The two non-bilayer forming mitochondrial phospholipids cardiolipin (CL) and phosphatidylethanolamine (PE) play crucial roles in maintaining mitochondrial morphology. We have previously shown that CL and PE have overlapping functions and the loss of both is synthetically lethal. Because the lack of CL does not lead to defects in the mitochondrial ...
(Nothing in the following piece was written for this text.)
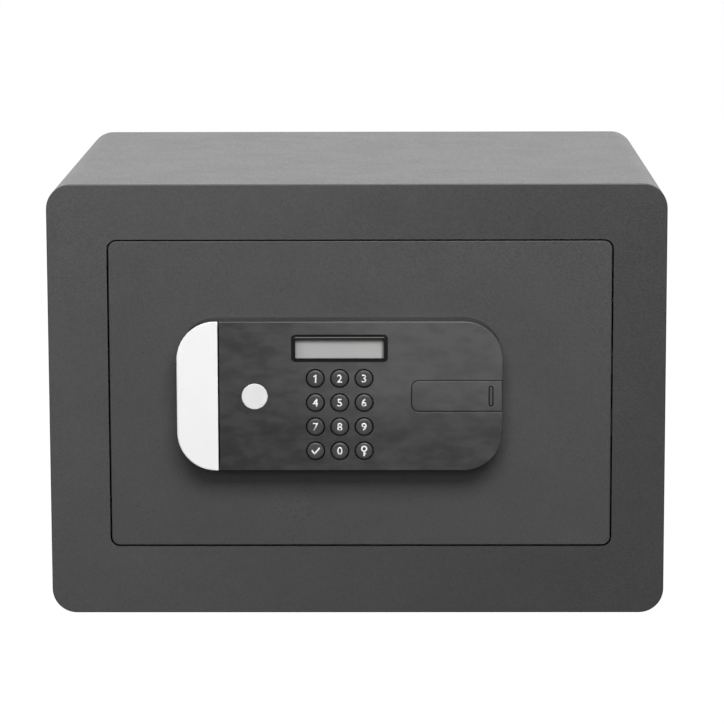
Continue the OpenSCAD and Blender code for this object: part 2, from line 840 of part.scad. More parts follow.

network in Saccharomyces cerevisiae, we hypothesized that PE may compensate for CL in the maintenance of mitochondrial tubular morphology and fusion. To test this hypothesis, we constructed a conditional mutant crd1Δpsd1Δ containing null alleles of CRD1 (CL synthase) and PSD1 (mitochondrial phosphatidylserine decarboxylase), in which the wild type CRD1 gene is expressed on a plasmid under control of the TETOFF promoter. In the presence of tetracycline, the mutant exhibited highly fragmented mitochondria, loss of mtDNA, and reduced membrane potential, characteristic of fusion mutants. Deletion of DNM1, required for mitochondrial fission, restored the tubular mitochondrial morphology. Loss of CL and mitochondrial PE led to reduced levels of small and large isoforms of the fusion protein Mgm1p, possibly accounting for the fusion defect. Taken together, these data demonstrate for the first time in vivo that CL and mitochondrial PE are required to maintain tubular mitochondrial morphology and have overlapping functions in mitochondrial fusion.